When U-123 sank the 9,500 ton Norwegian tanker Norness within sight of Long Island in the early hours of 14 January, no warships were dispatched to investigate, allowing the U-123 to sink the 6,700 ton British tanker Coimbra off Sandy Hook on the following night before proceeding south towards New Jersey. By this time there were 13 destroyers idle in New York Harbor, yet still none were employed to deal with the immediate threat, and over the following nights U-123 was presented with a succession of easy targets, most of them burning navigation lamps. At times, U-123 was operating in shallow coastal waters that barely allowed it to conceal itself, let alone evade a depth charge attack.

For the five Type IX boats in the first wave of Operation Drumbeat, it was a bonanza. They cruised along the coast, safely submerged through the days, and surfacing at night to pick off merchant vessels outlined against the lights of the cities.

  • Reinhard Hardegen in U-123 sank seven ships totalling 46,744 tons before he ran out of torpedoes and returned to base;
  • Ernst Kals in U-130 sank six ships of 36,988 tons;
  • Robert-Richard Zapp in U-66 sank five ships of 33,456 tons;
  • Heinrich Bleichrodt in U-109 sank four ships of 27,651 tons; and
  • Ulrich Folkers on his first patrol in U-125 sank only a single 6,666 ton vessel, for which he was criticised by Dönitz (though he would later win the Knight's Cross of the Iron Cross.)

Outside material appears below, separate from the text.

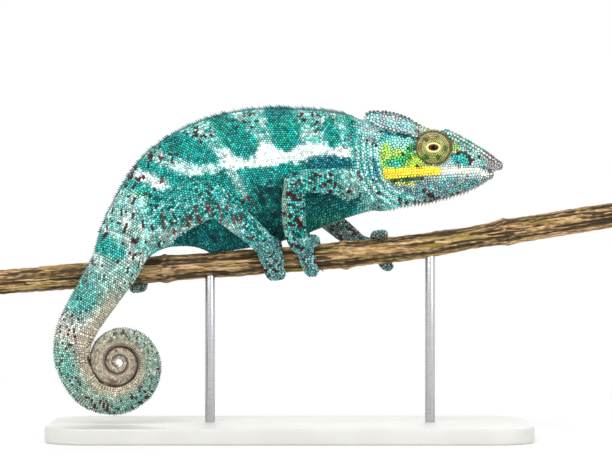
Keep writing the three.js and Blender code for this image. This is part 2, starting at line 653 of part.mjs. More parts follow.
for (const leg of LEGS) {
  const [upper, lower, foot] = legSolids(leg);
  place(`${leg.name}_upper`, upper, FINISHES.skin);
  place(`${leg.name}_lower`, lower, FINISHES.skin);
  place(`${leg.name}_foot`, foot, FINISHES.skin);
}

const rods = STAND.rodX.map((x) => ({ rod: rodSolid(x, 0), room: rodSolid(x, GAP) }));
const clearOfRods = (solid) => rods.reduce((left, { room }) => left.subtract(room), solid);
place('perch', clearOfRods(branchSolid(0)), FINISHES.bark);
place('stand_base', clearOfRods(baseSolid()), FINISHES.board);
rods.forEach(({ rod }, i) => place(`stand_rod_${i + 1}`, rod, FINISHES.steel));

export default chameleon;
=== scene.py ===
"""A life-size display model of a male panther chameleon, still on a cut length of branch over a plain stand.

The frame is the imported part's: the animal faces +X, its right side is -Y, +Z is up and the stand's underside
is at z = 0. Shapes are worked out in millimetres and become metres when a mesh is made.
"""

import logging
import math
from dataclasses import dataclass, field
from enum import Enum, IntEnum

import bmesh
import bpy
import numpy as np
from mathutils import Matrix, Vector
from mathutils.bvhtree import BVHTree
from mathutils.kdtree import KDTree


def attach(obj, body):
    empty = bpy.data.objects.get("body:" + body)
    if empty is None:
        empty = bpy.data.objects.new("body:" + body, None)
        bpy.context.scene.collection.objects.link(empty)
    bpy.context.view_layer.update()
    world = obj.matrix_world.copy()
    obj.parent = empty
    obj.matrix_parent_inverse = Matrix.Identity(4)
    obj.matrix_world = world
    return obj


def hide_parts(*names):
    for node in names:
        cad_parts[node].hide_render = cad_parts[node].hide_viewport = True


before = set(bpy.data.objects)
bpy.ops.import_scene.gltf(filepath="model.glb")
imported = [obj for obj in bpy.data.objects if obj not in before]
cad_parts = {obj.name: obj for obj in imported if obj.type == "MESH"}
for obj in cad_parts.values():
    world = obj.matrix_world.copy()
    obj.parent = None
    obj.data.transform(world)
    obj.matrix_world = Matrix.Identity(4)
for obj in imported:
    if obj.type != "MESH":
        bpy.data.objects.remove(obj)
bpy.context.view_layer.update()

Array = np.ndarray
Pair = tuple[float, float]
Triple = tuple[float, float, float]
Quad = tuple[float, float, float, float]
Row = tuple[float, float, float, float, float]
Socket = bpy.types.NodeSocket

MM = 0.001
TAU = math.tau
BODY = "root"
UV_MAP = "OFBake"
AXIS_Y = np.array([0.0, 1.0, 0.0])
AXIS_Z = np.array([0.0, 0.0, 1.0])
HEADWARD = (-1.0, 0.0, 0.0)
MERGE = 1e-4
FAR = 1e9

log = logging.getLogger("chameleon")


# ---------------------------------------------------------------- numbers


def smooth(low: float, high: float, value: Array) -> Array:
    """A smooth step from 0 at low to 1 at high, which may lie on either side of low."""
    share = np.clip((value - low) / (high - low), 0, 1)
    return share * share * (3 - 2 * share)


def bump(value: Array, centre: float, width: float) -> Array:
    """A round hump of height 1 at the centre, down to a third at a width from it."""
    return np.exp(-(((value - centre) / width) ** 2))


def bent(t: Array, start: Array, end: Array, rise: Array, fall: Array) -> Array:
    """A smooth run from start to end by shares t, with the slopes rise at its start and fall at its end."""
    t2, t3 = t * t, t * t * t
    return (2 * t3 - 3 * t2 + 1) * start + (t3 - 2 * t2 + t) * rise + (3 * t2 - 2 * t3) * end + (t3 - t2) * fall


def between(keys: list[float], index: Array) -> Array:
    """A smooth value through evenly spaced keys.

    Args:
        keys: the values at index 0, 1, 2 and so on.
        index: fractional indexes.

    Returns:
        The value at each index.
    """
    keys = np.asarray(keys, float)
    last = len(keys) - 1
    index = np.clip(np.asarray(index, float), 0, last)
    i = np.minimum(index.astype(int), last - 1)
    a, b, c, d = (keys[np.clip(i + k, 0, last)] for k in (-1, 0, 1, 2))
    return bent(index - i, b, c, (c - a) / 2, (d - b) / 2)


def wander(points: Array, size: float, seed: int) -> Array:
    """A smooth uneven value over space, about -1 to 1.

    Args:
        points: places in millimetres, one a row.
        size: how far apart its humps are, in millimetres.
        seed: which of the many such patterns.

    Returns:
        One value a row.
    """
    rng = np.random.default_rng(seed)
    total = np.zeros(len(points))
    for _ in range(9):
        way = rng.normal(size=3)
        way *= TAU * rng.uniform(0.6, 1.5) / (size * np.linalg.norm(way))
        total += np.sin(points @ way + rng.uniform(0, TAU))
    return np.clip(total / 3.2, -1, 1)


def unit(vectors: Array) -> Array:
    """Vectors, one a row, each made one long."""
    return vectors / np.maximum(np.linalg.norm(vectors, axis=-1, keepdims=True), 1 / FAR)


def squared(vectors: Array, axes: Array) -> Array:
    """Vectors, one a row, made one long and square to an axis each."""
    return unit(vectors - axes * np.sum(vectors * axes, axis=1, keepdims=True))


def run_of(line: Array) -> Array:
    """How far along a line of places each one is."""
    return np.concatenate([[0], np.cumsum(np.linalg.norm(np.diff(line, axis=0), axis=1))])


def paced(line: Array, index: Array, start: float, step: float) -> Array:
    """Station indexes at even steps along a line, from a start, both in millimetres."""
    run = run_of(line)
    return np.interp(np.arange(start, run[-1], step), run, index)


def off_segment(flat: Array, start: Array, end: Array) -> tuple[Array, Array]:
    """Where flat places lie from the straight line between two points.

    Args:
        flat: places in two measures, one a row.
        start: where the line begins.
        end: where it ends.

    Returns:
        How far along it the point nearest to each is, from 0 to 1, and the way from there to each.
    """
    way = end - start
    share = np.clip(((flat - start) @ way) / max(way @ way, 1 / FAR), 0, 1)
    return share, flat - (start + share[:, None] * way)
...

When the first wave of U-boats returned to port in early February, Dönitz wrote that each commander "had such an abundance of opportunities for attack that he could not by any means utilise them all: there were times when there were up to ten ships in sight, sailing with all lights burning on peacetime courses."

A significant failure in U.S. pre-war planning was lack of any ships suitable for convoy escort work. Escort vessels travel at relatively slow speeds, carry a large number of depth-charges, must be highly manoeuvrable and must stay on station for long periods. Fleet destroyers are equipped for high speed and offensive action and not the ideal design for this type of work. There was no equivalent of the British Black Swan class sloops or the River-class frigate in the U.S. inventory when the war started. This blunder, highly surprising given that the USN had been involved in anti-submarine work in the Atlantic (see USS Reuben James) was further aggravated by the loss of the obsolete destroyers "loaned" to Britain through Lend-Lease, although these were barely suitable and vulnerable to counter-attack. There was also a lack of aircraft suitable for anti-submarine patrol and aircrew trained to use them.

Offers of civilian ships and aircraft to act as the Navy's "eyes" were repeatedly turned down, only to be accepted later when the situation was clearly critical and the admiral's claims to the contrary had become discredited.

By this time, the second wave of Type IX U-boats had arrived in American waters, and the third wave had reached its patrol area off the oil ports of the Caribbean. With such easy pickings available and all Type IX U-boats already committed, Dönitz began sending shorter-range Type VII U-boats to the U.S. East Coast as well. This required extraordinary measures: cramming every conceivable space with provisions, filling the fresh water tanks with diesel oil, and crossing the Atlantic at very low speed on a single engine to conserve fuel.

In the United States there was still no concerted response to the attacks. Overall responsibility rested with Admiral King, but King was preoccupied with the Japanese onslaught in the Pacific. Admiral Andrews' North Atlantic Coastal Frontier was expanded to take in South Carolina and renamed the Eastern Sea Frontier, but most of the ships and aircraft needed remained under the command of Admiral Royal E. Ingersoll, Commander-in-Chief, Atlantic Fleet, who was often at sea and unavailable to make decisions. Rodger Wynn's detailed weekly U-boat situation reports from the Submarine Tracking Room in London were available but ignored.

Popular alarm at the sinkings was dealt with by a combination of secrecy and misleading propaganda. The Navy confidently announced that many of the U-boats would "never enjoy the return portion of their voyage" but that, unfortunately, details of the sunken U-boats could not be made public lest the information aid the enemy. All citizens who had witnessed the sinking of a U-boat were asked to help keep the secrets safe.

The first sinking of a U-boat by a U.S. Navy ship off the coast of the U.S. did not occur until April 14, 1942, when the destroyer USS Roper sank the U-85. It has come to light in recent years that the famous "Loose Lips Sink Ships" propaganda campaign in the U.S. that started in 1942 was not so much designed to deny German agents knowledge of vessels' sailing times, but rather to keep American civilian morale high by reducing communication about how much shipping was being sunk during Operation Drumbeat.